Management highlighted several factors that will shape the outlook:

  • Pending regulatory decisions in Maryland, New Jersey, and Illinois
  • Clarity on transmission project approvals and further load pipeline conversion

Takeaways

Exelon’s Q3 results reinforce its position as a reliability and regulatory leader, with a disciplined approach to capturing surging demand and grid investment opportunity. The company’s innovative TSA model for large loads and strong cost discipline set a foundation for multi-year growth, but the conversion of pipeline to revenue and regulatory execution remain critical to realizing upside.

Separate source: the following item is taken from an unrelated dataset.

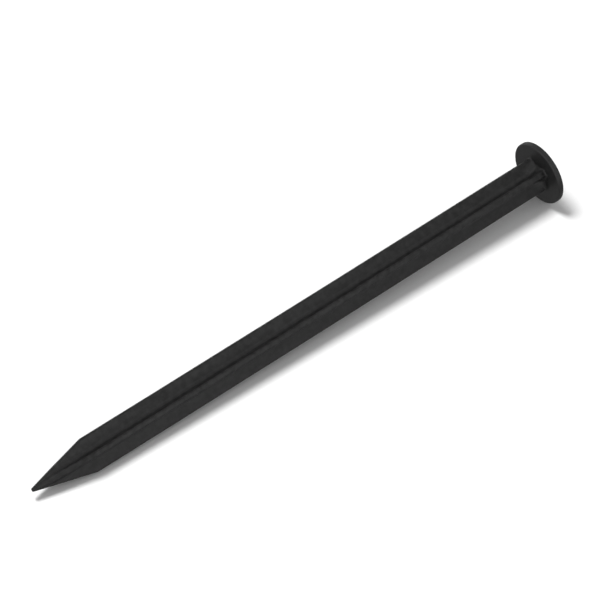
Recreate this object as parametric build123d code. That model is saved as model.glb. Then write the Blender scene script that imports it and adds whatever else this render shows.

  • Load Growth as Key Driver: The 19 GW pipeline and TSA process give Exelon a differentiated growth lever, but realization depends on customer commitment and infrastructure build-out.
  • Regulatory Navigation: Constructive engagement and policy tailwinds in key states support investment, but timely resolution is necessary for capital deployment.
  • Transmission Upside: Pending PJM and state decisions could unlock incremental capex, with management’s “bankable only” approach providing downside protection and potential for future upward revision.

Conclusion

Exelon’s Q3 performance highlights its operational and regulatory strengths, with a surging large load pipeline and disciplined capital strategy positioning the utility for sustained growth. The next phase will be defined by the pace of load conversion, regulatory clarity, and the ability to translate policy momentum into tangible earnings and rate base expansion.

Industry Read-Through

Exelon’s large load pipeline and TSA approach offer a blueprint for utilities facing data center and electrification-driven demand surges, emphasizing the need for disciplined customer vetting and cost allocation. The focus on “bankable” transmission projects and regulatory alignment signals a sector-wide shift toward risk-managed growth, with upside tied to state and regional policy execution. As other utilities grapple with similar demand and grid modernization imperatives, Exelon’s model of reliability leadership, cost discipline, and innovative customer agreements may become the industry standard for capturing the next wave of utility growth.